Step 2: Get the sum of digit for each number -- not hard.

Step 3: Sort the sums in ascending order -- sure.

Step 4: Combining step 2 and step 3 by passing in a customized compareFn in sort()? -- I think I can do that.

Step 5: Wait, but what if the sums are the same? How should I refer to the original numbers and compare them as string? ... It really got me.

After some research (Googling), I found this string method that works perfectly with a customized compareFn for sort():

#String.prototype.localeCompare() The localeCompare() method returns a number (a negative number if referenceStr occurs before compareString; positive if the referenceStr occurs after compareString; 0 if they are equivalent.) indicating whether a reference string comes before, or after, or is the same as the given string in sort order.

a.localeCompare(b) returns a number indicating whether a reference string a comes before, or after, or is the same as the given string b in sort order. A negative number if referenceStr (a) occurs before compareString (b); positive if the referenceStr occurs after compareString; 0 if they are equivalent.

Notice that the form of return is similar to the compareFn in sort(): localeCompare() returns:

  • < 0 if a occurs before b; (thus sort a before b)
  • > 0 if the a occurs after b; (thus sort a after b)
  • 0 if a and bare equivalent. (thus keep the original order of a and b)
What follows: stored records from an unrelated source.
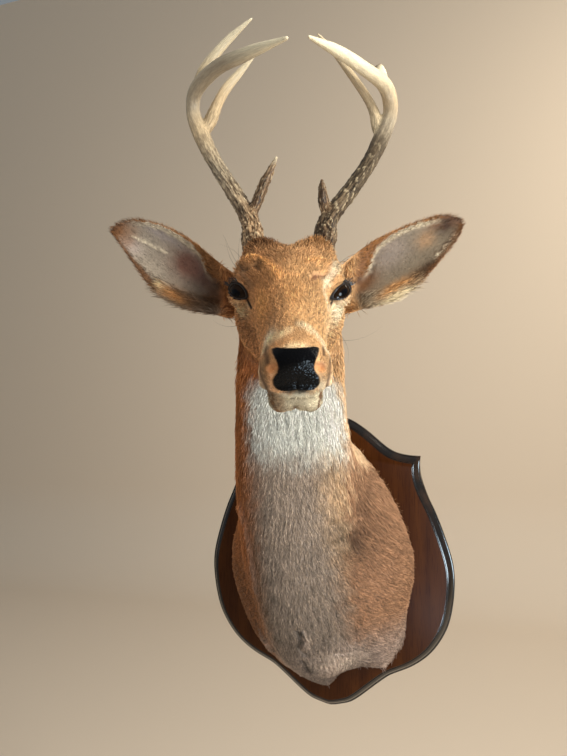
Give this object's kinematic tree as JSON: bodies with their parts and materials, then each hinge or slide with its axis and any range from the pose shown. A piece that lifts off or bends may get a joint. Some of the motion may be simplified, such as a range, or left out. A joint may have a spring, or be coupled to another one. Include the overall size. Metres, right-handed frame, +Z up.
{
  "type": "deer shoulder mount",
  "caption": "Whitetail buck shoulder mount: antlered head, spread ears, glass eyes and furred neck on a shield-shaped wall plaque.",
  "frame": {"origin": "centre of the plaque's back face, on the wall", "axes": "+Z up, +Y into the wall; the deer looks along -Y with its head turned a little to +X. Its own left side is at +X"},
  "size_m": [0.4363, 0.5248, 0.9731],
  "materials": {
    "plaque_wood": "satin",
    "coat": "short fur",
    "ear_coat": "short fur",
    "antler": "dry bone",
    "eye_glass": "gloss"
  },
  "bodies": {
    "root": {"plaque": "plaque_wood", "shoulders": "coat", "neck": "coat", "head": "coat", "eye_left": "eye_glass", "eye_right": "eye_glass", "ear_left": "ear_coat", "ear_right": "ear_coat", "antler_left_beam_lower": "antler", "antler_left_beam_upper": "antler", "antler_left_brow_tine": "antler", "antler_left_second_tine": "antler", "antler_left_third_tine": "antler", "antler_right_beam_lower": "antler", "antler_right_beam_upper": "antler", "antler_right_brow_tine": "antler", "antler_right_second_tine": "antler", "antler_right_third_tine": "antler"}
  },
  "joints": []
}
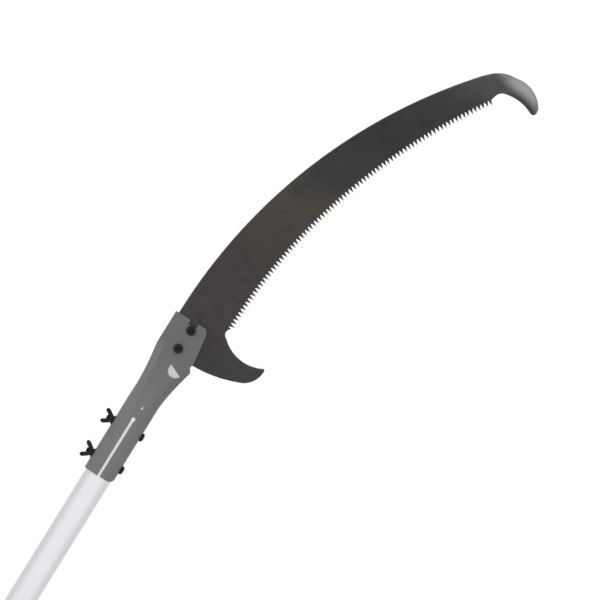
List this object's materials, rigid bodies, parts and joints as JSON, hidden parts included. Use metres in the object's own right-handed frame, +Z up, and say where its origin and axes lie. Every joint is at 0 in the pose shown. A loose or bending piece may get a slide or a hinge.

So I came up with the solution below:

function orderNums(strng) {
    let originalNums = strng.trim().split(' ').filter(w => w !== '') // the challenge states that the strng may have leading and trailing spaces

    let sortedNums = originalNums((a, b) => {
        let sumOfA = a.split('').reduce((sum, num) => s + +n, 0) 
        let sumOfB = b.split('').reduce((sum, num) => s + +n, 0)
        return sumOfA === sumOfB ? a.localeCompare(b) : sumOfA - sumOfB
    })

    return sortedNums.join(' ')
}

This way, I'm sorting the original numbers as strings only if the sums of their digits are the same. The return value from my customized compareFn will "tell" sort() whether to place a before or after b, same as the sumOfA - sumOfB.